Siria: la guerra fra le fazioni ribelli
rafforza al-Nusra

01/10/2013

Il gruppo armato “Islamic State of Iraq and al Sham”, composto di guerriglieri iracheni e di altre nazionalità del Caucaso e dell’Asia Centrale, accorso in aiuto agli insorti siriani, in realtà sta combattendo sia contro il Free Syrian Army − il gruppo sostenuto dall’Occidente e dalla Turchia e composto di vari gruppuscoli di insorti siriani −, sia contro al-Nusra, gruppo affiliato ad al-Qaeda, che è più disciplinato e meglio organizzato degli altri gruppi. L’Islamic State of Iraq and al Sham (ISIS) il 20 settembre ha attaccato il Free Syrian Army nella regione di Raqqah, al confine con al Turchia, e ha assunto il controllo della zona, sostenendo che il Free Syrian Army è troppo amico dell’Occidente. L’ISIS aveva già attaccato il quartier generale di al-Nusra a Shadadi, mentre il grosso dei combattenti di al-Nusra era altrove a combattere contro i Curdi siriani, che non vogliono cedere a nessuno il loro territorio, né il controllo dei loro pozzi di petrolio. L’11a divisione del Free Syrian Army, che era stanziata a Raqquah, si è ora aggregata ad al-Nusra, avendo perso fiducia nella struttura di comando del Free Syrian Army.

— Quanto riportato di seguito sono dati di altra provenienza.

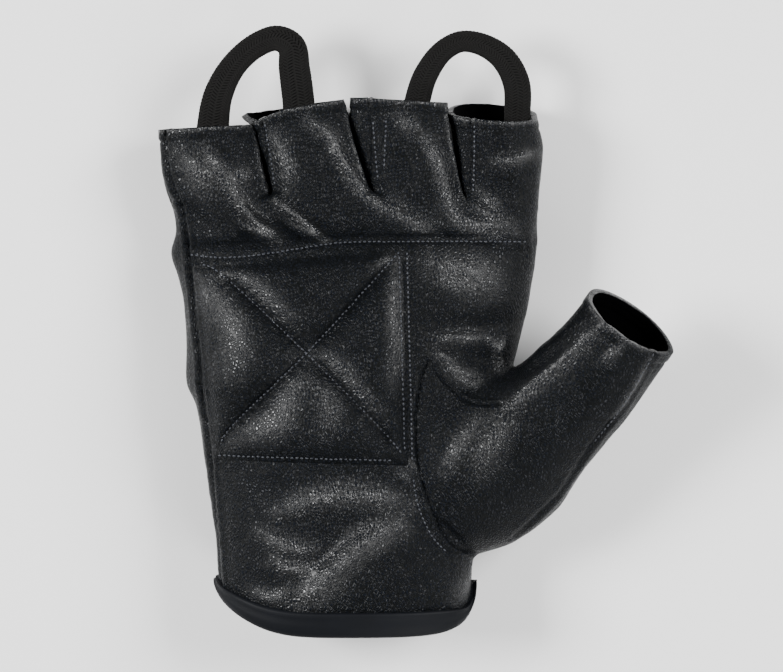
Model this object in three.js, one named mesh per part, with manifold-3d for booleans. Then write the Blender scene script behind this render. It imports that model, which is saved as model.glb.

I ribelli siriani sono talmente frastagliati e divisi per ideologia, interessi, nazionalità ed appartenenza etnica, che finiscono con lo scontrarsi fra di loro, appena si allontano le forze di Assad. I gruppuscoli sparsi tendono a raggrupparsi attorno al comando più forte, che sembra offrire una direzione chiara e sa organizzare rifornimenti di cibo e di armi: quello di al-Nusra. Purtroppo il comando del Free Syrian Army è molto carente di organizzazione e di disciplina. I suoi capi, per lo più oppositori di Assad di lunga data, sono vissuti a lungo in esilio e non hanno più conoscenza personale diretta delle élite tribali, culturali e religiose siriane. L’ISIS, composta di volontari non siriani, mostra di voler combattere una guerra per conto proprio, a favore dell’Iraq.

Anche i paesi sostenitori dei ribelli siriani – la Turchia, l’Arabia Saudita, il Qatar e i paesi occidentali − hanno in comune soltanto il desiderio di veder cadere Assad, ma per il resto hanno interessi diversi e vorrebbero destini e tipi di governo diversi per la Siria.